3:15 AM, in particular, was memorialized as a paranormal touchpoint with the publication of the book Amityville Horror, which claimed that the Lutz family in Long Island, New York, reported their clocks stopping at 3:15 AM, supposedly echoing the time of a murder that once occurred in their house, as well as alluding to a perversion of the crucifixion. The Grieves’ report predated the Lutzes’ experiences in the infamous Long Island house.
David Grieve and Reverend Magee made tape recordings of the noises at the Grieve home, though it remains unclear whether the tapes have survived. When he listened back to his recordings, Magee was confounded by the “crackles and bangs” that warped the ambiance. Other sounds seemed strangely muted when he played back the tapes.
Reverend Macdonald remained shaken by his experiences. Reflecting on his part in investigations, he felt he “had direct experience of poltergeist phenomena” and that unexplained phenomena “play sheer havoc with our traditional understanding of cause and effect.”
All in all, roughly 50 people reportedly witnessed the unexplained events at 50 Northgate Quadrant.
The Grieves and Keenans never reconciled.
The Grieves sent a Christmas card to Dr. Roy each year. Typically, they ended with a few sentences of thanks for how the investigators put their lives on hold to save the family.

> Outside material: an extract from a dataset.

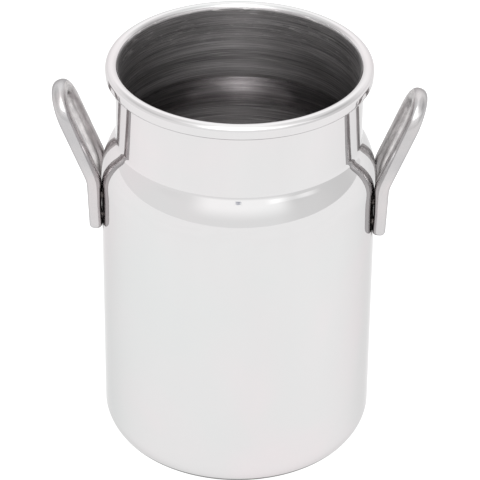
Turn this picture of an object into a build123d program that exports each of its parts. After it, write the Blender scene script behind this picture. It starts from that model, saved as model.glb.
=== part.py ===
"""Stainless steel table milk can: a deep-drawn open can with a stepped shoulder, a straight neck and a rim
curled outward over itself, and two fixed loop handles of 4 mm bar, each resistance-welded to the side by
both of its legs.

Frame: millimetres, +Z up, origin at the centre of the base on the surface that the can stands on.
The two handles lie on the X axis, one each side.

The pieces, one STEP file each:
  can_body             the one-piece drawn shell with its base, shoulder, neck and curled rim
  right_handle         the loop on the +X side
  left_handle          the loop on the -X side
  right_handle_welds   four weld nuggets, two behind each leg of the right handle
  left_handle_welds    four weld nuggets, two behind each leg of the left handle
"""

import os
from math import acos, atan2, cos, degrees, hypot, pi, radians, sin, sqrt, tan

from build123d import *

# ---------------------------------------------------------------- driving dimensions, mm and degrees
BODY_R = 35.0  # outside radius of the straight body
HEIGHT = 108.0  # base to the top of the curled rim
SHEET = 0.8  # sheet thickness

BASE_CORNER_R = 8.3  # outside radius between base and body
BASE_PANEL_R = 20.0  # radius of the raised centre panel of the base
BASE_PANEL_RISE = 0.8  # how far the centre panel stands up off the table
BASE_PANEL_RUN = 3.0  # width of the slope round the panel
BASE_PANEL_FILLET = 3.0

SHOULDER_LOW_Z = 80.9  # where body and shoulder lines cross
SHOULDER_HIGH_Z = 87.0  # where shoulder and neck lines cross
SHOULDER_OUT_FILLET = 19.0  # outside radius of the rounded top of the body
SHOULDER_IN_FILLET = 3.0  # outside radius of the hollow at the foot of the neck

NECK_R = 31.1  # outside radius of the neck
CURL_R = 1.6  # outside radius of the curl's rolled top
CURL_DROP = 1.2  # length of the curl's straight outer side
CURL_LOW_R = 1.0  # outside radius where that side turns in under the curl
LIP_GAP = 0.1  # between the tucked-in lip and the neck

BAR_DEEP = 3.7  # handle bar, from its back to its outward face
BAR_WIDE = 3.9  # handle bar, across its outward face
BAR_EDGE_R = 1.4  # rounding of the bar's long edges
BAR_END_R = 0.9  # rounding of the bar's two ends
LEG_SPACING = 13.0  # between the two legs' centre lines
LEG_FOOT_Z = 62.6  # lowest point of the legs
LEG_OUT_X = 37.66  # outward face of a leg at its foot, from the can's axis
LEG_DEEP = 3.35  # the welded part of a leg is pressed flatter at its back, to this depth
LEG_SEAT_R = 35.02  # the back of each leg is coped to this radius where it meets the body
LEG_LEAN = 2.5  # how far the welded part of a leg leans outward
BEND_Z = 76.3  # where the welded part and the loop's lines cross
BEND_R = 10.0  # radius of that bend, on the centre line
LOOP_LEAN = 21.5  # how far the loop leans outward
LOOP_TOP_Z = 100.2  # top of the loop's outer edge, in the middle of the bar

WELD_R = 1.05  # radius of a weld nugget
WELD_ZS = (66.2, 72.0)  # heights of the two nuggets on a leg


# ---------------------------------------------------------------- the drawn shell
def corner(before, at, after, radius):
    """Tangent points and centre of an arc of this radius at the corner of two lines."""
    ax, ay = before[0] - at[0], before[1] - at[1]
    bx, by = after[0] - at[0], after[1] - at[1]
    la, lb = hypot(ax, ay), hypot(bx, by)
    ax, ay, bx, by = ax / la, ay / la, bx / lb, by / lb
    half = acos(max(-1.0, min(1.0, ax * bx + ay * by))) / 2
    reach = radius / tan(half)
    mx, my = ax + bx, ay + by
    lm = hypot(mx, my)
    to_centre = radius / sin(half)
    centre = (at[0] + mx / lm * to_centre, at[1] + my / lm * to_centre)
    start = (at[0] + ax * reach, at[1] + ay * reach)
    end = (at[0] + bx * reach, at[1] + by * reach)
    middle = (centre[0] - mx / lm * radius, centre[1] - my / lm * radius)
    return start, middle, end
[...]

Dr. Roy said that the Balornock case was the case in his career that most stood out for him. The case taught him that “if you embark upon such an investigation, you must sign on for the duration, for a family in the middle of the poltergeist hurricane desperately needs support and sympathy.”
One year, Roy received a card from the Grieves with one phrase: “All is well.” Each word was underlined several times.
For the most part, David and Elizabeth refused to speak about the case. They did report that one day, they both saw a group of miners standing in their home for a few moments. The Grieves insisted the miners appeared to be real before they vanished.
In the early 1980s, United Kingdom policies on council housing changed to allow residents to purchase their homes, generating economic schisms between residents and leaving many who believed in a more egalitarian society feeling betrayed, much as generations of coal miners had felt abandoned and betrayed when promises of improving their families’ lot faded.
To this day, home buyers in Balornock often find property inspections come with the caution that “the property is situated in an area of past mining activity,” indicating that tunnels and caves could remain underneath. In 2002, a Glasgow teenager died after falling into a pit shaft that had opened up beneath the ground of a cemetery where he was walking. The Glasgow Corporation eventually demolished 50 Northgate Quadrant. The proper ty sat empty for several years before a new building was constructed. It is unknown if later residents knew its history.